Metabolomic markers for dietary carbohydrate, fat, and protein consumption: a two-sample Mendelian randomization study.

Introduction: Observational studies have raised questions regarding the comprehensive metabolomic markers associated with dietary macronutrient intake. This study aimed to identify metabolites that are causally linked to dietary macronutrient consumption using a robust analytical framework.

Methods: This genetic association study employed a two-sample Mendelian randomization approach. Genetic proxies for metabolites and their summary statistics were sourced from 64 genome-wide association studies, and a meta-analysis provided summary statistics for 3,362 metabolites.
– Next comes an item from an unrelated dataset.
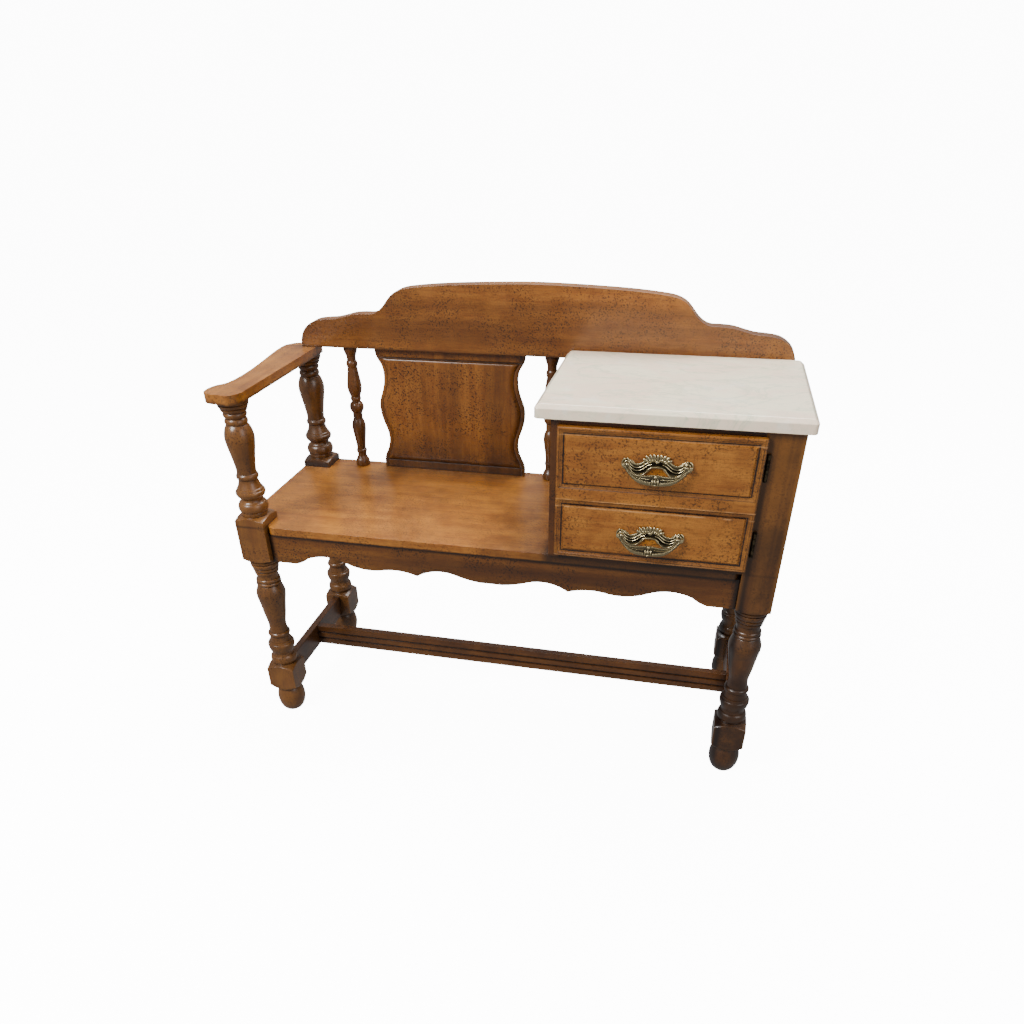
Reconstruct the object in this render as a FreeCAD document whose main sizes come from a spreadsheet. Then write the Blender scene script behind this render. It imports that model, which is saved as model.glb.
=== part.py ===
"""Telephone bench: a maple seat with a carved back and one arm, joined to a marble-topped cabinet.

All sizes are in millimetres. X runs along the bench, the arm at its low end, Y from front to back
and Z up. The origin is on the floor, under the middle of the whole bench.
"""
import FreeCAD, Part
import os
import re
import Sketcher
from FreeCAD import Placement, Rotation, Vector

doc = FreeCAD.newDocument("TelephoneBench")

SIZES = {
    # frame: legs of one square section, turned between their blocks
    "leg_spacing": 900.0,
    "leg_depth": 302.0,
    "leg_section": 57.0,
    "front_y": -162.6,
    "foot_height": 64.0,
    "lower_block": 57.0,
    "upper_block_drop": 72.0,
    "block_rise": 15.0,
    "pommel": 9.0,
    "bun_radius": 28.4,
    "foot_radius": 21.0,
    "torus_radius": 26.2,
    "bell_radius": 26.4,
    "ring_radius": 20.6,
    "neck_radius": 17.5,
    "vase_radius": 28.0,
    "collar_radius": 27.0,
    "cup_radius": 26.7,
    "arm_vase_radius": 25.9,
    # mortise and tenon joints
    "tenon_length": 16.0,
    "tenon_thickness": 8.0,
    "tenon_shoulder": 7.0,
    "dowel_radius": 9.5,
    "dowel_length": 10.0,
    "crest_dowel_offset": 20.0,
    "crest_dowel_radius": 5.0,
    "crest_dowel_depth": 12.0,
    "joint_gap": 0.15,
    # stretchers
    "stretcher_low": 67.0,
    "stretcher_height": 49.0,
    "stretcher_thickness": 15.5,
    "center_low": 71.0,
    "center_height": 44.0,
    "center_thickness": 16.0,
    "reed_width": 4.0,
    "reed_depth": 2.5,
    # aprons and the blocks in their corners
    "apron_setback": 12.0,
    "apron_thickness": 18.0,
    "apron_height": 57.0,
    "corner_block_leg": 72.0,
    "corner_block_height": 22.0,
    # seat
    "seat_height": 434.0,
    "seat_thickness": 16.0,
    "seat_front_setback": 6.0,
    "seat_back_setback": 2.0,
    "seat_nosing": 5.0,
    "housing_depth": 4.0,
    # arm
    "arm_height": 676.5,
    "arm_thickness": 16.5,
    "arm_inner": 30.0,
    # back
    "crest_shoulder": 51.0,
    "crest_hump": 63.5,
    "crest_cove": 85.5,
    "crest_step": 109.5,
    "crest_top": 123.5,
    "crest_thickness": 28.0,
    "crest_end_setback": 2.5,
    "back_offset": 6.0,
    "splat_offset": 3.0,
    "splat_wide": 150.5,
    "splat_waist": 136.0,
    "splat_lip": 17.0,
    "splat_thickness": 8.0,
    "field_rise": 4.0,
    "field_bevel": 14.0,
    "tongue": 6.0,
    "spindle_spread": 202.0,
    "spindle_vase": 14.4,
    "spindle_ball": 14.2,
    "spindle_ring": 10.9,
    "spindle_neck": 9.3,
    "spindle_pin": 5.5,
    "spindle_pin_length": 9.0,
    # cabinet
    "cabinet_width": 318.0,
    "side_thickness": 18.0,
    "rail_height": 16.5,
    "rail_thickness": 18.0,
    "base_rail": 15.5,
    "back_panel": 6.0,
    "back_panel_setback": 13.0,
    "right_panel": 12.0,
    "panel_groove": 6.0,
    "stub": 8.0,
    "stub_shoulder": 3.0,
    "back_rail_height": 30.0,
    # marble
    "marble_rise": 16.5,
    "marble_thickness": 21.5,
    "marble_side_overhang": 25.1,
    "marble_end_overhang": 11.5,
    "marble_overhang": 12.7,
    "marble_back_gap": 2.0,
    "marble_corner": 12.0,
    "marble_front_corner": 8.0,
    "marble_bevel_in": 7.0,
    "marble_bevel_down": 6.0,
    # door
    "door_lap": 6.5,
    "door_hinge_lap": 4.0,
    "door_low_reveal": 9.0,
    "door_high_reveal": 10.0,
    "door_proud": 12.0,
    "door_thickness": 18.0,
    "door_lip_gap": 1.8,
    "door_play": 1.5,
    "border": 3.0,
    "bevel": 10.0,
    "bevel_depth": 4.0,
    "strip_height": 18.0,
    "strip_share": 0.504,
    # hinges
    "hinge_height": 42.0,
    "hinge_inset": 46.5,
    "knuckle_radius": 3.0,
    "knuckle_gap": 0.3,
    "hinge_clear": 0.4,
    "hinge_plate": 1.0,
    "hinge_leaf": 24.0,
    "pin_radius": 1.25,
    "pin_play": 0.05,
    "hinge_offset": 4.5,
    "leaf_gap": 0.5,
    # pulls
    "pull_post_spread": 88.0,
    "pull_plate": 2.5,
    "pull_standoff": 7.0,
    "pull_drop": 29.5,
    "pull_tilt": 25.0,
    "pull_reach": 55.5,
    "pull_crown": 17.0,
    "bail_thickness": 5.0,
    "bail_arm": 4.3,
    "bail_eye": 3.4,
    "bail_eye_length": 4.3,
    "bail_pin": 1.6,
    "post_radius": 3.8,
    "post_stem": 2.0,
    "stem_play": 0.2,
    "side_play": 0.4,
    "nut_radius": 4.5,
    "nut_height": 3.5,
    # catch
    "catch_length": 40.0,
    "catch_depth": 22.0,
    "catch_width": 11.0,
    "catch_drop": 61.5,
    "strike_thickness": 1.2,
    "catch_gap": 0.4,
}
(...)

Summary statistics for dietary carbohydrate, fat, and protein intakes were obtained from the UK Biobank. Mendelian randomization associations were assessed using inverse variance-weighted, weighted median, and Egger's regression models to enhance robustness. Significant metabolites were subjected to enrichment analysis to identify relevant metabolic pathways. Associations were expressed as odds ratios with 95% confidence intervals, and enrichment analysis was used to identify key KEGG pathways based on p-values.
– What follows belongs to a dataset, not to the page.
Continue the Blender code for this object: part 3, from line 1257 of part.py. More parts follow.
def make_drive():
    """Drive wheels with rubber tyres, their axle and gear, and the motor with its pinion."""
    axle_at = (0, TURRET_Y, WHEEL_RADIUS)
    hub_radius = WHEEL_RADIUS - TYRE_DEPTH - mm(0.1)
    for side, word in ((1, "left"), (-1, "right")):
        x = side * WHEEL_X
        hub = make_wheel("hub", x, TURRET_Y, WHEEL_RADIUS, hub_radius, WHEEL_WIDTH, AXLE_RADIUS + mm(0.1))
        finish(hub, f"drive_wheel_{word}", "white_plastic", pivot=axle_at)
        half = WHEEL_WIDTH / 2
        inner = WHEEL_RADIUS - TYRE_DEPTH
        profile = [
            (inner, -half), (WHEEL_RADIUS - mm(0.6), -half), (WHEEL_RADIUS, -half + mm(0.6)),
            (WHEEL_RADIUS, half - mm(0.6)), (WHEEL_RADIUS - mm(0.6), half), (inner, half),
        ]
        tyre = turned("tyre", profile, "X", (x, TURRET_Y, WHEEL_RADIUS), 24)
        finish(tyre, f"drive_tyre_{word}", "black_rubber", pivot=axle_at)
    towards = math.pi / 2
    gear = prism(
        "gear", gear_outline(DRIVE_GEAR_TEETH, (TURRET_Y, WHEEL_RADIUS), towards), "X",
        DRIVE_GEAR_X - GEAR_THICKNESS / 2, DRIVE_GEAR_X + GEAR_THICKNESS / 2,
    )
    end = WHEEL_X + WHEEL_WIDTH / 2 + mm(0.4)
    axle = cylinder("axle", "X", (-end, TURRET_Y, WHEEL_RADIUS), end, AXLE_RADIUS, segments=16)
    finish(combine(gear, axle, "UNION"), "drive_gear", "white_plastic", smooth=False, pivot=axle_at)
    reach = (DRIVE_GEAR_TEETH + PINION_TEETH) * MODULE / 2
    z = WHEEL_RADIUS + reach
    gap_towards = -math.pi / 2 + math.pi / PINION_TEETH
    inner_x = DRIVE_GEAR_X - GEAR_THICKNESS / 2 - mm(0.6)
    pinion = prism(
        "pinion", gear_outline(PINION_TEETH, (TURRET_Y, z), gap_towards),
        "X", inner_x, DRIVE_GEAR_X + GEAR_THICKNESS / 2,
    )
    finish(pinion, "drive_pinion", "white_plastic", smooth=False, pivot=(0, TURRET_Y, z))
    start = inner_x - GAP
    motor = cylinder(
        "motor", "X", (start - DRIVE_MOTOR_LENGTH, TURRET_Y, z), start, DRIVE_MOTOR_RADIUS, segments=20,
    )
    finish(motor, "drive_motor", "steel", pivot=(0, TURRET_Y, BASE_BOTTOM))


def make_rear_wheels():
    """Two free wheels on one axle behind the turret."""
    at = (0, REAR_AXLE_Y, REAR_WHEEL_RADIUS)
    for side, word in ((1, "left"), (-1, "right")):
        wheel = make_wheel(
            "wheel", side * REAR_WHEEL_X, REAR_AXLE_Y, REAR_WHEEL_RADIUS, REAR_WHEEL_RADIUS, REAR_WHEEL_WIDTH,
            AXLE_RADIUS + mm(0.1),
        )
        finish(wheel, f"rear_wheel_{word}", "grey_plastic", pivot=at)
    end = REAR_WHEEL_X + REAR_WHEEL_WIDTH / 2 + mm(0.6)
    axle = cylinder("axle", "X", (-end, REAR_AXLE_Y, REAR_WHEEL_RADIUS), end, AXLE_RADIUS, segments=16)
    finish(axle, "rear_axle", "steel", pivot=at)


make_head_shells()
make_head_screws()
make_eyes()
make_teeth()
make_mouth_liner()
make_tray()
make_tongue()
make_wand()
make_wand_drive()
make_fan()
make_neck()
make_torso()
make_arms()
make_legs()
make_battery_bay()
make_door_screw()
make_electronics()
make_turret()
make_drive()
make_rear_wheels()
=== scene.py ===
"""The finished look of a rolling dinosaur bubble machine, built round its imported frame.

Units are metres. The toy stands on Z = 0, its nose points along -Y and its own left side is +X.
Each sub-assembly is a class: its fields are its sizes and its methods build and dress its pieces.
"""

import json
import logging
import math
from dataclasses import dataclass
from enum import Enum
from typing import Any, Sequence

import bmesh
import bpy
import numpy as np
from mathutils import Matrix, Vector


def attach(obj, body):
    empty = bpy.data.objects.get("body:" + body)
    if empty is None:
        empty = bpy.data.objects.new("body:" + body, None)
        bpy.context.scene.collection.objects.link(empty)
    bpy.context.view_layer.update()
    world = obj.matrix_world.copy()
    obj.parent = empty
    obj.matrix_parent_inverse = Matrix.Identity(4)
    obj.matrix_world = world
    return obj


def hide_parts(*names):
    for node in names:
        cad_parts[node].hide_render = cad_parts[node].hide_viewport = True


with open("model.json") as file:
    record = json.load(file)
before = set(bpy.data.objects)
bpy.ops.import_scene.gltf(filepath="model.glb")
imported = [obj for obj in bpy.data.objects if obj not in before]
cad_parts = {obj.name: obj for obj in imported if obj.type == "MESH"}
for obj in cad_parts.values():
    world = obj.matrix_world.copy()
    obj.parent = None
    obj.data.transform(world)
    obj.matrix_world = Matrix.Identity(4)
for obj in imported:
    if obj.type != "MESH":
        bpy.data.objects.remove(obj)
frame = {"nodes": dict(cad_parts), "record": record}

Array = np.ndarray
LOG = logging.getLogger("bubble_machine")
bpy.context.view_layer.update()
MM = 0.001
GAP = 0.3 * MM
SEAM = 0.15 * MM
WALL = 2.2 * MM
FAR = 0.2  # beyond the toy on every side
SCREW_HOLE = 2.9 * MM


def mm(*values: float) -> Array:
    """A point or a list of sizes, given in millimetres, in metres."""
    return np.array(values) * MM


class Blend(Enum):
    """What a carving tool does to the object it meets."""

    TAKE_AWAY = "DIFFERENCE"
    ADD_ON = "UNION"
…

Results: Mendelian randomization analysis identified 540 metabolite-macronutrient associations: 186 for carbohydrate intake, 217 for fat intake, and 137 for protein intake. Metabolites inversely associated with carbohydrate and protein intake, but positively linked to fat intake, were enriched in KEGG pathways, particularly those governing the biosynthesis and metabolism of aromatic amino acids (tryptophan and phenylalanine) and branched-chain amino acids (tyrosine, valine, leucine, and isoleucine).

Conclusion: This study comprehensively mapped the metabolite associations with dietary macronutrient intake using extensive genetic data. These findings highlight the critical roles of aromatic and branched-chain amino acid biosynthesis and metabolism as key metabolic pathways in macronutrient regulation.